The argument for ITV was that the 5A conditions set out in column (B) are not satisfied in this case, because the payments made to the entertainers in question did not include “any payment by way of salary”. The basis of the case is that all the conditions in paragraph 5A are not satisfied, in particular, although this is not intended to exclusive, condition (d).
The First-tier Tribunal, save with regard to one type of agreement called the “all rights agreement”, rejected that case, holding that in respect of a wide number of sample entertainer contracts that it was required to consider the payments or remuneration paid to the entertainers did include payments by way of salary. The Upper Tribunal, in a judgment delivered by Sales J, upheld that decision.
It is against that decision that this second appeal to this court has been brought, one for which I gave permission. The central, if not sole, issue that has been argued before us by Mr Peacock QC, who appears with Mr Ripley for ITV, is that the payments made, or remuneration paid to the entertainers, satisfied neither condition (c) nor condition (d) of paragraph 5A, column (B), inasmuch as it is his submission that on the correct interpretation of the agreements under which the entertainers were retained, the remuneration paid to them was not “computed by reference to the amount of time for which work has been performed”. That submission necessarily involves a consideration both of the correct interpretation of paragraph 5A and a consideration of the sample agreements considered by the First-tier Tribunal.

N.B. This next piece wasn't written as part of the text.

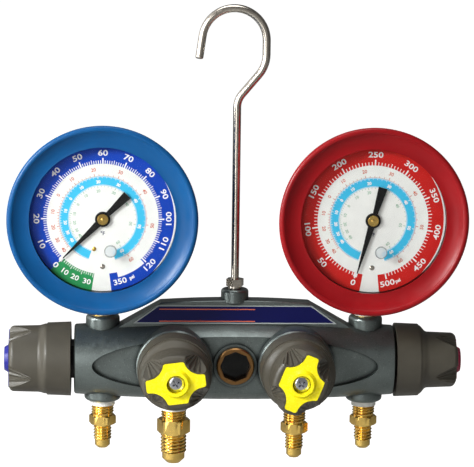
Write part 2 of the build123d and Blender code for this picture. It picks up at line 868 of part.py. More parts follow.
for name, frame in gauge_frames.items():
    below = upright(frame.origin.X, 0, gauge_z)
    sector_frame = Plane(frame.from_local_coords((0, -gear_distance, 0)), frame.x_dir, frame.z_dir)

    with BuildPart() as boot:
        rim = boot_rim_front - boot_bead
        with BuildSketch(Plane(frame.origin, x_dir=frame.x_dir, z_dir=-frame.y_dir)) as section:
            with BuildLine():
                cup = Polyline(
                    (boot_opening, case_front + lens_thickness + boot_lip),
                    (boot_opening, case_front + lens_thickness + laid_fit),
                    (case_radius + laid_fit, case_front + lens_thickness + laid_fit),
                    (case_radius + laid_fit, -case_back - laid_fit),
                    (boot_back_opening, -case_back - laid_fit),
                    (boot_back_opening, -case_back - boot_back),
                    (boot_cup_radius - boot_back, -case_back - boot_back),
                    (boot_cup_radius, -case_back),
                    (boot_cup_radius, boot_flare_back),
                )
                edge_back = (boot_rim_radius - boot_edge_draft, rim - boot_edge_width)
                flare_side = SagittaArc(cup @ 1, edge_back, boot_flare_sag)
                edge = Line(flare_side @ 1, (boot_rim_radius, rim))
                bead = ThreePointArc(
                    edge @ 1,
                    (boot_rim_radius - boot_bead, boot_rim_front),
                    (boot_rim_radius - 2 * boot_bead, boot_rim_front - boot_bead / 2),
                )
                slope_in = SagittaArc(bead @ 1, cup @ 0, boot_funnel_sag)
            make_face()
        revolve(section.sketch, axis=Axis(frame.origin, frame.z_dir))
        disc(below, gauge_stem_radius + boot_stem_gap, -boot_rim_radius, 0, Mode.SUBTRACT)
    save(boot, f"{name}_gauge_boot")

    with BuildPart() as case:
        turn(
            frame,
            [
                (0, -case_back),
                (case_radius, -case_back),
                (case_radius, case_front),
                (case_radius - case_wall, case_front),
                (case_radius - case_wall, case_wall - case_back),
                (0, case_wall - case_back),
            ],
        )
        hole = gauge_stem_radius + laid_fit
        disc(below, hole, -case_radius - case_wall, socket_bottom, Mode.SUBTRACT)
    save(case, f"{name}_gauge_case")

    with BuildPart() as lens:
        lens_shelf = case_front + lens_thickness
        lens_face = lens_shelf + lens_rise
        turn(
            frame,
            [
                (0, case_front),
                (case_radius, case_front),
                (case_radius, lens_shelf),
                (boot_opening - laid_fit, lens_shelf),
                (boot_opening - laid_fit - lens_bevel, lens_face),
                (0, lens_face),
            ],
        )
        with BuildSketch(frame.offset(lens_face)) as plug:
            with Locations(lens_plug_place):
                Circle(lens_plug_radius)
        extrude(plug.sketch, amount=lens_plug_height)
    save(lens, f"{name}_gauge_lens")

    with BuildPart() as dial:
        ring(frame, dial_hole, dial_radius, dial_face - dial_thickness, dial_face)
    save(dial, f"{name}_gauge_dial")

    with BuildPart() as socket:
        with BuildSketch(frame.offset(socket_back)) as block:
            with BuildLine():
                Polyline(
                    (-socket_half_width, socket_bottom),
                    (socket_half_width, socket_bottom),
                    (socket_half_width, socket_top),
                    (-socket_half_width, socket_top),
                    close=True,
                )
            make_face()
        extrude(block.sketch, amount=back_plate - socket_back)
        disc(below, gauge_stem_radius, gauge_stem_depth - gauge_height, socket_bottom)
        with BuildSketch(below.offset(gauge_square_bottom - gauge_height)) as square:
            RectangleRounded(gauge_square, gauge_square, stem_square_rounding)
        extrude(square.sketch, amount=gauge_square_top - gauge_square_bottom)
        disc(
            below,
            passage_radius,
            gauge_stem_depth - gauge_height,
            (socket_bottom + socket_top) / 2,
            Mode.SUBTRACT,
        )
    save(socket, f"{name}_gauge_socket")

    with BuildPart() as bourdon_tube:
        with BuildSketch(Plane(frame.origin, x_dir=frame.x_dir, z_dir=-frame.y_dir)) as oval:
            with Locations((tube_radius, tube_middle)):
                SlotOverall(tube_width, tube_wall, rotation=90)
        ring_axis = Axis(frame.origin, frame.z_dir)
        sweep_angle = tube_root_angle - tube_tip_angle
        start = oval.sketch.rotate(ring_axis, tube_tip_angle)
        revolve(start, axis=ring_axis, revolution_arc=sweep_angle)
        tip_frame = spun(frame, tube_tip_angle)
        with BuildSketch(tip_frame.offset(tube_middle - tip_block[2] / 2)) as block:
            with Locations((tube_radius, 0)):
                Rectangle(tip_block[1], tip_block[0])
        extrude(block.sketch, amount=tip_block[2])
        with BuildSketch(tip_frame.offset(tube_middle)) as lug:
            with Locations((tube_radius, 0)):
                Circle(tip_lug_radius)
        extrude(lug.sketch, amount=tip_lug_front - tube_middle)
    save(bourdon_tube, f"{name}_bourdon_tube")

    with BuildPart() as movement_frame:
        for height in (back_plate, front_plate):
            with BuildSketch(frame.offset(height)) as plate:
                with Locations((0, (plate_top + plate_bottom) / 2)):
                    Rectangle(2 * plate_half_width, plate_top - plate_bottom)
                with Locations((0, 0), (0, -gear_distance)):
                    Circle(arbor_radius + running_fit, mode=Mode.SUBTRACT)
            extrude(plate.sketch, amount=plate_thickness)
        with BuildSketch(frame.offset(back_plate + plate_thickness)) as pillars:
            for y in (pillar_bottom, pillar_top):
                with Locations((-pillar_x, y), (pillar_x, y)):
                    Circle(pillar_radius)
        extrude(pillars.sketch, amount=dial_face - dial_thickness - back_plate - plate_thickness)
    save(movement_frame, f"{name}_movement_frame")

    with BuildPart() as pointer_arbor:
        disc(frame, arbor_radius, back_plate - arbor_end, pointer_front)
        half_tooth = pi / pinion_teeth
        pinion_place = sector_place - (pinion_height - sector_thickness) / 2
        corners = gear_corners(range(pinion_teeth), pinion_teeth, half_tooth - pi / 2)
        with BuildSketch(frame.offset(pinion_place)) as teeth:
            with BuildLine():
                Polyline(*corners, close=True)
            make_face()
        extrude(teeth.sketch, amount=pinion_height)
        disc(frame, pointer_bush_radius, pointer_front, pointer_front + pointer_bush_height)
    save(pointer_arbor, f"{name}_pointer_arbor")

    with BuildPart() as pointer:
        with BuildSketch(spun(frame.offset(pointer_place), 90 - zero_angles[name])) as blade:
            with BuildLine():
                Polyline(
                    (pointer_reach, -pointer_tip_width / 2),
                    (pointer_reach, pointer_tip_width / 2),
                    (0, pointer_waist),
                    (0, pointer_waist / 2),
                    (-pointer_tail, pointer_tail_width / 2),
                    (-pointer_tail, -pointer_tail_width / 2),
                    (0, -pointer_waist / 2),
                    (0, -pointer_waist),
                    close=True,
                )
            make_face()
            Circle(pointer_disc_radius)
            Circle(arbor_radius, mode=Mode.SUBTRACT)
        extrude(blade.sketch, amount=pointer_thickness)
    save(pointer, f"{name}_pointer")

    with BuildPart() as sector_gear:
        with BuildSketch(sector_frame.offset(sector_place)) as web:
            teeth = range(sector_first_tooth, sector_last_tooth + 1)
            with BuildLine():
                Polyline((0, 0), *gear_corners(teeth, sector_full_teeth, pi / 2), close=True)
            make_face()
            Circle(sector_hub_radius)
            with Locations((sector_tail / 2 * cos(tail_angle), sector_tail / 2 * sin(tail_angle))):
                SlotCenterToCenter(sector_tail, sector_tail_width, rotation=sector_tail_angle)
        extrude(web.sketch, amount=sector_thickness)
        disc(
            sector_frame,
            arbor_radius,
            back_plate - arbor_end,
            front_plate + plate_thickness + arbor_end,
        )
        pin_frame = Plane(frame.from_local_coords((*tail_pin, 0)), frame.x_dir, frame.z_dir)
        disc(pin_frame, link_pin_radius, link_place - arbor_end, sector_place)
    save(sector_gear, f"{name}_sector_gear")

    with BuildPart() as link:
        across, up = tube_tip[0] - tail_pin[0], tube_tip[1] - tail_pin[1]
        length = sqrt(across**2 + up**2)
        with BuildSketch(frame.offset(link_place)) as bar:
            with Locations((tail_pin[0] + across / 2, tail_pin[1] + up / 2)):
                SlotCenterToCenter(length, link_width, rotation=degrees(asin(up / length)))
            with Locations(tail_pin, tube_tip):
                Circle(link_pin_radius + running_fit, mode=Mode.SUBTRACT)
        extrude(bar.sketch, amount=link_thickness)
    save(link, f"{name}_link")
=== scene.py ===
# Looks of a refrigerant manifold gauge set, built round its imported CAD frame.
# Pieces are drawn in millimetres in a local frame, and placed in the row frame in metres.
import json
import math

import bmesh
import bpy
from mathutils import Matrix, Vector


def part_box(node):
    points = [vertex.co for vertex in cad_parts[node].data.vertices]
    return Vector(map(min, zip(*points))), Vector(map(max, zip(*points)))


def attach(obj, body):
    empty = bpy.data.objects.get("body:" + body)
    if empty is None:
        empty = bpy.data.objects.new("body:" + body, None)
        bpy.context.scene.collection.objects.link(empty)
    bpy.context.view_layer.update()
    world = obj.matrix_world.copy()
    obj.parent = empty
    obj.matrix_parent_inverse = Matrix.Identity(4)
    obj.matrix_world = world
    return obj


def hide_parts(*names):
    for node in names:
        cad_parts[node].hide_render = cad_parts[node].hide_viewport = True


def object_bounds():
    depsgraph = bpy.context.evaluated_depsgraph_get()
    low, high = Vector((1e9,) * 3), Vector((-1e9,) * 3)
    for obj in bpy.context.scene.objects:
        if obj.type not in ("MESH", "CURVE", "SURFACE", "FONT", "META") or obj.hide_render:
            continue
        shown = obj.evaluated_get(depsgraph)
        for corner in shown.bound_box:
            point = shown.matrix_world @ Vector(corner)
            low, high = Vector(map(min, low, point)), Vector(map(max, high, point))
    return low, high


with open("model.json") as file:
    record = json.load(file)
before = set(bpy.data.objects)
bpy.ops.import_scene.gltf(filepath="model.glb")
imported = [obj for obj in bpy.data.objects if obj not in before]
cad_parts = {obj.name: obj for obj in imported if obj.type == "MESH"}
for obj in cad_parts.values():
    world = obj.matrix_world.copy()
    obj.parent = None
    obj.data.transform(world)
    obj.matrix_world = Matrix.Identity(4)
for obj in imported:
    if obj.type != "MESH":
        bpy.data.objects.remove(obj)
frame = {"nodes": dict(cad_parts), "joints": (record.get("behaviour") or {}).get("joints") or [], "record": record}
cad_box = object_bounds()
joints = {joint["name"]: joint for joint in frame["joints"]}
MM = 0.001


# ---------------------------------------------------------------- drawing
def place(origin, x_axis, z_axis):
    """Matrix from a local frame in millimetres to the row frame in metres."""
    z = Vector(z_axis).normalized()
    x = Vector(x_axis).normalized()
    turn = Matrix((x, z.cross(x), z)).transposed().to_4x4()
    return Matrix.Translation(Vector(origin)) @ turn @ Matrix.Scale(MM, 4)


def lathe(bm, outline, steps=96, loop=False):
    """Revolve (radius, height) points about local z; a radius of 0 is a pole."""
    rows = []
    for radius, height in outline:
        if radius == 0:
            rows.append([bm.verts.new((0, 0, height))])
            continue
        row = []
        for step in range(steps):
            angle = 2 * math.pi * step / steps
            row.append(bm.verts.new((radius * math.cos(angle), radius * math.sin(angle), height)))
        rows.append(row)
    join_rows(bm, rows, loop)


def join_rows(bm, rows, loop=False, around=True):
    """Faces between rows of vertices; around closes each row on itself."""
    following = rows[1:] + rows[:1] if loop else rows[1:]
    for lower, upper in zip(rows, following):
        steps = max(len(lower), len(upper))
        for step in range(steps if around else steps - 1):
            after = (step + 1) % steps
            corners = [
                lower[step % len(lower)],
                lower[after % len(lower)],
                upper[after % len(upper)],
                upper[step % len(upper)],
            ]
            corners = list(dict.fromkeys(corners))
            if len(corners) > 2:
                bm.faces.new(corners)


def close_ends(bm, rows):
    """Flat faces under the first row and over the last."""
    bm.faces.new(list(reversed(rows[0])))
    bm.faces.new(rows[-1])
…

In opening his submissions yesterday, Mr Peacock, after making his submissions in relation to the correct interpretation of paragraph 5A, took us to several sample agreements which were before the First-tier Tribunal, and referred us to provisions of them which he said supported the conclusion that, on their correct interpretation, the conditions of paragraph 5A were not satisfied. In the course of his response, Mr Gammie QC for HMRC, seeking to uphold the decisions of the tribunals below, referred us for the first time to various general agreements, being agreements between the unions and ITV, which he said included provisions that were incorporated into the contracts to which Mr Peacock had referred us. In principle, that suggestion or submission would seem to be correct as a matter of fact, but one finds no discussion of any such incorporation, or the effect of any such incorporation, in the discussion in either of the tribunals below, although it is not, I think, suggested that these general agreements were not also before those tribunals.

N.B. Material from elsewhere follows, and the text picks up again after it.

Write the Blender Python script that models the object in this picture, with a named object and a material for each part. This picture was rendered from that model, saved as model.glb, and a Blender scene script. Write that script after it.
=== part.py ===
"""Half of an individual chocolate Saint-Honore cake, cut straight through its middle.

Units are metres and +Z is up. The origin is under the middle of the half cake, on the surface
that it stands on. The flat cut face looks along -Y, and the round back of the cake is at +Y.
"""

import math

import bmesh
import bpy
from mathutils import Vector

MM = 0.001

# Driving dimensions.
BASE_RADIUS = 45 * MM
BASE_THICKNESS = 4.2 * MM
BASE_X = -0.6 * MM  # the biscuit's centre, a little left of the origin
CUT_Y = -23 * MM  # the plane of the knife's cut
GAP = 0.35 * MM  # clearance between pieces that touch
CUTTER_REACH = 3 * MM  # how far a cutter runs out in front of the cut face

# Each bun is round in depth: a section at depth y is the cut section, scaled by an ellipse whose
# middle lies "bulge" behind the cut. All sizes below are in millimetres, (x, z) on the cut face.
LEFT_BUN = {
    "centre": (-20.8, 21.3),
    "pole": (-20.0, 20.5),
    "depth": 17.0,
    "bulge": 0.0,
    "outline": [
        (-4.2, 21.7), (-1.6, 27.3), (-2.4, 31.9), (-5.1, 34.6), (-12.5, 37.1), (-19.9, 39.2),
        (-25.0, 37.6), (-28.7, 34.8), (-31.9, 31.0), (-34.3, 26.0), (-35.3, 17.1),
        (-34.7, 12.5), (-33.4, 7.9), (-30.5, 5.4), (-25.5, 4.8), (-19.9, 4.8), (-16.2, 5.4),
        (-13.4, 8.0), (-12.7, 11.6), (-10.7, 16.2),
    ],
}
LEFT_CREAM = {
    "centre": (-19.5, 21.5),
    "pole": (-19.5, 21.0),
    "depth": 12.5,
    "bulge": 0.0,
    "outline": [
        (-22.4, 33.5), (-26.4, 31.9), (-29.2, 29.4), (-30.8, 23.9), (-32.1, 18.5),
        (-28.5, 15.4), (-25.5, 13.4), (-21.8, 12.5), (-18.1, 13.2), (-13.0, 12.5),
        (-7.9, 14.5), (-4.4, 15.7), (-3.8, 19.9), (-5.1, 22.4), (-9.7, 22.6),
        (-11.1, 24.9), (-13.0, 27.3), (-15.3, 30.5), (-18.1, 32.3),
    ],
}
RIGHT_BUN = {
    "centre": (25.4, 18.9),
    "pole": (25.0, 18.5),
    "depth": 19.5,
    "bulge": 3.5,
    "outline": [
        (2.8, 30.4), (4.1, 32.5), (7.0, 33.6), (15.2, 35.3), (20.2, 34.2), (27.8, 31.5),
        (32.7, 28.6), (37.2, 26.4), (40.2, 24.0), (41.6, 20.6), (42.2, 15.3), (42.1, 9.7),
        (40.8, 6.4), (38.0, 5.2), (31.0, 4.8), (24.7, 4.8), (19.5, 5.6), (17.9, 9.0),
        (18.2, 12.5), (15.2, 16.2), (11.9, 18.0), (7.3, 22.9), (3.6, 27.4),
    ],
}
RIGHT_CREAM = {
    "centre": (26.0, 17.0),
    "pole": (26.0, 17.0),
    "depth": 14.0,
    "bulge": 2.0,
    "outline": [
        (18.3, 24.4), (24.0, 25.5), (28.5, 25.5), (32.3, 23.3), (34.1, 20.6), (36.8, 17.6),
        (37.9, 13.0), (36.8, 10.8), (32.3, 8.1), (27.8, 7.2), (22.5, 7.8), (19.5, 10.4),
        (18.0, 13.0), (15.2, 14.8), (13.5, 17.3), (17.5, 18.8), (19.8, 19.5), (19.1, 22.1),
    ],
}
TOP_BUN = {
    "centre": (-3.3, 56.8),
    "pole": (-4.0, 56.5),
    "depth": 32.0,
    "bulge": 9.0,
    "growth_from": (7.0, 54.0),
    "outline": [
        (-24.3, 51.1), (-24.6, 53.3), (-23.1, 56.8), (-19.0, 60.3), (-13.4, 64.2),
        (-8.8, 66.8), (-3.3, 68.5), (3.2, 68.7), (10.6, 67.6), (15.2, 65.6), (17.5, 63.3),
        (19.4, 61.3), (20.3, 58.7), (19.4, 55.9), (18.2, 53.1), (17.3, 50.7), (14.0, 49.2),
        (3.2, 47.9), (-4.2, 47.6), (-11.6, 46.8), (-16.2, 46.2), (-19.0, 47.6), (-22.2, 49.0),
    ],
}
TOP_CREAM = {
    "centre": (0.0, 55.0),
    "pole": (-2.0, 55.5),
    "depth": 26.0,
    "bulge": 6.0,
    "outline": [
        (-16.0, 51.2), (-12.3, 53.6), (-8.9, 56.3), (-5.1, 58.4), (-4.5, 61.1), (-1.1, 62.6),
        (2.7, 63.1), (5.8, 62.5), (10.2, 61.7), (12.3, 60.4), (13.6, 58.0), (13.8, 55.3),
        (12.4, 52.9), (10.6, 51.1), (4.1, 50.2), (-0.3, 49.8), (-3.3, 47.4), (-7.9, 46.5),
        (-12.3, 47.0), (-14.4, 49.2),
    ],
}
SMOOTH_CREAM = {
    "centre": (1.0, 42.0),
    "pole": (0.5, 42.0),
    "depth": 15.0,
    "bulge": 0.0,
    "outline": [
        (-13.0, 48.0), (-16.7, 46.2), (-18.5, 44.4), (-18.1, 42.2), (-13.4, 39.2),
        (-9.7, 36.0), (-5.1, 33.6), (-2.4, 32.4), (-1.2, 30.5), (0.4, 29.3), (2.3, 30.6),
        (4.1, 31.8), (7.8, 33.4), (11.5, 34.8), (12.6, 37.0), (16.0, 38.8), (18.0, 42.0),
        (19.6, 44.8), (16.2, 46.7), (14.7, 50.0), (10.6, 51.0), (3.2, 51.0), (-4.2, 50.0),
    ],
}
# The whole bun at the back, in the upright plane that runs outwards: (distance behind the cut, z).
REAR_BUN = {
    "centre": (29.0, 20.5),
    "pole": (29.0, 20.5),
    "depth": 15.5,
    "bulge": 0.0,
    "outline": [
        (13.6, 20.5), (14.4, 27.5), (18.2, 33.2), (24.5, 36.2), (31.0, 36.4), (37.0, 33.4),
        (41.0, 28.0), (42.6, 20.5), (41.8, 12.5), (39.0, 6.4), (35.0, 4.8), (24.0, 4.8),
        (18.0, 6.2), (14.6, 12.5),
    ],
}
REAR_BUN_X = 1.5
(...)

At that point in the course of Mr Gammie’s submissions, the court expressed some concern as to quite how it was going to proceed. The agreements whose terms are said to be incorporated are of very substantial volume. Mr Peacock had not dealt with the incorporation point, and indeed it is not entirely clear to us that he was ready to deal with it. But, if he was, any such argument would be likely to take a good deal more time than was available for the duration of this hearing. In the event, Mr Gammie having raised the line of argument that he did, there ensued quite extensive discussion with counsel as to the way forward, and amongst the suggestions advanced was that one solution would be for the appeal to be adjourned, so that the parties could seek, so far as possible, to agree which sample contracts they wish the court to consider in dealing with the appeal, and agree so far as they can to what extent those contracts incorporate provisions of the general contracts to which I have referred.
The intention is that upon that being done, the appeal would be restored, and we could have arguments addressed to us focused on the particular contracts to which the parties wish to refer, being arguments focused not just on the sample contracts themselves but on the sample contracts including all relevant incorporated provisions. Various other alternatives were put to us as to how we might dispose of the appeal. The court has, however, come to the conclusion that the only practical way forward is along the lines that I have just indicated, on the basis that the court does not consider that it can come to a satisfactory conclusion as to the interpretation of the relevant agreements without having the whole of those agreements before it, and without also having the benefit of argument on them from counsel on both sides.
Accordingly, what the court has resolved to do is to adjourn this appeal, to be restored at a convenient date as soon as possible, and to direct in the meantime that the parties will engage in discussion directed at agreeing an appropriate number of sample contracts for the consideration by the court, and agreeing to what extent those contracts incorporate terms of other contracts, and identifying what those terms are. I would not imagine that the parties will have any difficulty in achieving that. That is the order that the court will make.
I will direct that this case is to be adjourned to be listed as soon as possible after 1 March 2013, and I will direct that we three judges will retain the appeal: we have obviously heard substantial argument on it. I will give liberty to either side to apply, if necessary, on paper for further directions, to be referred to me as a single Lord Justice.